Post the triumph in Colombo, Kohli was quick to point the advantages of an infuriated Ishant. “I was very happy with the incident when he was batting because it happened at the right time for us,” Kohli had said. “We had to bowl yesterday and they made him angry and it couldn’t have happened at a better time for us.
“The timing was absolutely perfect and everything fell in place for us as far as being aggressive is concerned. And the way he bowled in the second innings, he didn’t concede a boundary for 19 overs. And that’s the kind of pressure he created on those batsmen because of one incident. So it had to be controlled but in the end it benefitted us.”
Teasing moments of magic
Seventy seven Test matches are a luxury. Not every player who represents his country plays as many. And if he does, he is usually one of the mainstays of the team. Not Ishant. Ishant has had moments of magic across the globe, but those moments have teased more than charmed his admirers for the seven years that he has spent as a Test cricketer thus far.

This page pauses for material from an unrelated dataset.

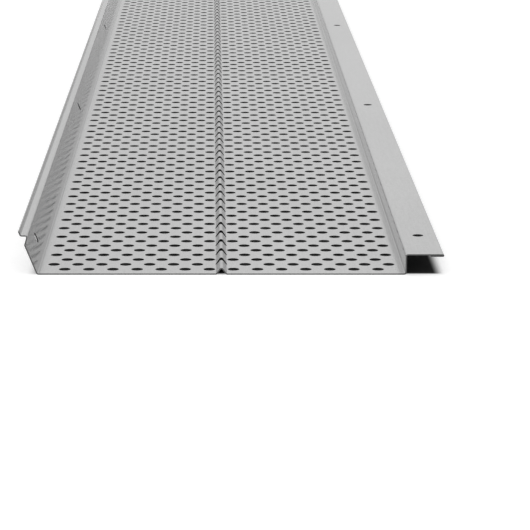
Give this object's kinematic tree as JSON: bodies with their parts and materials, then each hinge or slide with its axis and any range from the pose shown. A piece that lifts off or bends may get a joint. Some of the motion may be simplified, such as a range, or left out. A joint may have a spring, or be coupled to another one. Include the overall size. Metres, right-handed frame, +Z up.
{
  "type": "gutter guard",
  "caption": "Long roll-formed perforated aluminium sheet with a stiffening rib, a leaning rear wall with a folded top, and a raised hemmed front flange with screw holes.",
  "frame": {"origin": "under the middle of the overall box, at the height of the panel's underside", "axes": "+X across the gutter from the rear wall to the front flange, +Y along the length, +Z up out of the gutter"},
  "size_m": [0.1502, 0.9144, 0.0158],
  "materials": {
    "aluminium": "mill-finish aluminium sheet, satin, with a fine rolling grain along the length"
  },
  "bodies": {
    "root": {"guard_sheet": "aluminium"}
  },
  "joints": []
}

Even now, once Mohammad Shami is fit and available for Test selection, Ishant could have to make way.
Shami’s four-wicket haul in the Vijay Hazare Trophy final could force the selectors to hurry him back into the squad. “We sent him to play, wanted to give him match practice,” Kohli revealed on Monday. “I’ve not spoken to selectors, but all kinds of possibility are there approaching the next Test.”
But the fury of Ishant has promised to improve his consistency and develop an aura of fear around him, like the kind some of the great fast bowlers carried. If he holds on to his place for Dharamsala, it is this aggression-laden facet he may want to turn to.